Maldives for the water clarity, marine life, atoll-per-resort exclusivity and the broadest overwater inventory in the world (90% of global stock). Bora Bora for the mountain backdrop, French Polynesian culture and the original 1967 birthplace of the format. Maldives feels otherworldly; Bora Bora feels cinematic. Choose Maldives if you want a single private island and total isolation; choose Bora Bora if you want the iconic Mount Otemanu silhouette behind every photo.
Can you swim from the deck?
At nearly every overwater villa, yes — there is a ladder or steps directly into the lagoon. But the experience varies enormously. Premium villas sit over clear sand or coral with 20-30m of visibility; budget villas sometimes sit over seagrass or murky channels and the water is less inviting than the brochure suggests. Always confirm lagoon clarity before booking, not just the villa style.
How much for a 7-night overwater honeymoon?

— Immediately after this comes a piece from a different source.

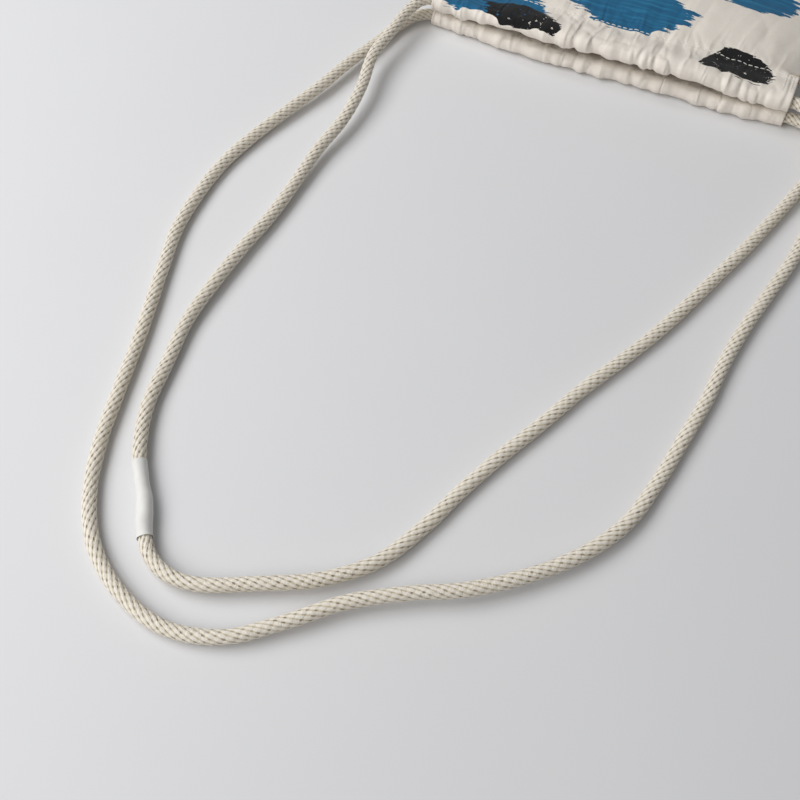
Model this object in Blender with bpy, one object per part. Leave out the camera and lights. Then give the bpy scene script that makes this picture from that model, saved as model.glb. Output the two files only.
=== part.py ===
"""Drawstring pouch of cotton canvas, lying on its back panel, with two loops of round cord.

Metres, +Z up. The pouch is laid out in the mouth's frame: X runs along the mouth, Y from the
mouth's fold line (Y = 0) to the bottom seam, Z = 0 is the surface it lies on. The parent empty
then moves everything so that the origin is under the middle of the pouch.
"""
import math

import bmesh
import bpy
import numpy as np
from mathutils import Vector

# cloth and cord
CLOTH = 0.0009
LAYER_GAP = 0.0004
CORD_D = 0.007
CORD_CLEARANCE = 0.0004

# pouch, as it lies gathered on its cords
MOUTH_WIDTH = 0.234
BODY_WIDTH = 0.272
BODY_LENGTH = 0.300
SHOULDER_LENGTH = 0.110
CORNER_RADIUS = 0.014
CASING_DEPTH = 0.028
HEM_DEPTH = 0.0312
SLIT_LENGTH = 0.036
SEAM_ALLOWANCE = 0.007
SEAM_LIFT = 0.0036
DOME_HEIGHT = 0.0195
MOUTH_LIFT = 0.0042
MOUTH_BOW = 0.0052
SEAM_DROP = 0.0008

# gathers
PUCKERS = 15
PUCKER_HEIGHT = 0.0021
PUCKER_TOP = 0.0012
PUCKER_UNDER = 0.0004
END_FLARE = 0.0010
SEAM_PUCKER = 0.0011
SOFT_FOLD = 0.0013

# stitching
THREAD_D = 0.0005
THREAD_GAP = 0.0004
HEM_ROW_INSET = 0.0028
HEM_ROW_PITCH = 0.0046
HEM_ROW_START = 0.0055
HEM_ROW_END = 0.0255

# joining sleeve
SLEEVE_LENGTH = 0.0415
SLEEVE_WALL = 0.0004
SLEEVE_CLEARANCE = 0.00012
END_GAP = 0.0006

# cords: a point every three diameters, closer together where they bend
POINT_SPACING = 3.0
POINT_SAG = 0.00025

# what follows from the sizes above
PITCH = CLOTH + LAYER_GAP
TUNNEL_R = CORD_D / 2 + CORD_CLEARANCE + CLOTH / 2
BACK_CORD_Z = CLOTH / 2 + TUNNEL_R
BACK_TOP = BACK_CORD_Z + TUNNEL_R + CLOTH / 2 + PUCKER_TOP
FRONT_CORD_Z = BACK_TOP + LAYER_GAP + CLOTH / 2 + PUCKER_UNDER + TUNNEL_R
SEAM_Z = CLOTH / 2 + 1.5 * PITCH
CASING_COLUMNS = 4 * PUCKERS + 1
LATE_SHARE = 0.84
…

A realistic all-in budget for a couple, including flights, transfers and one excursion: $9,000-$14,000 at the entry tier (Le Moana Bora Bora, Ayada Maldives); $18,000-$30,000 at the mid tier (Conrad Maldives Rangali, Four Seasons Bora Bora); $40,000-$70,000+ at the ultra tier (Soneva Jani, Cheval Blanc Randheli). The Maldives flight transfer (seaplane or domestic flight) adds $400-$1,000 per couple on top of the room rate.
Are overwater bungalows safe in storms?
Yes. Modern overwater villas are engineered to withstand tropical storms and the resorts close or evacuate well before any cyclone risk. The genuine risk is not safety but disappointment: cloudy weather wipes out the glass-floor experience, and heavy rain on a thatch roof is loud enough to be either romantic or sleep-killing depending on temperament. Travel in the dry-season windows we recommend below and the weather risk is minimal.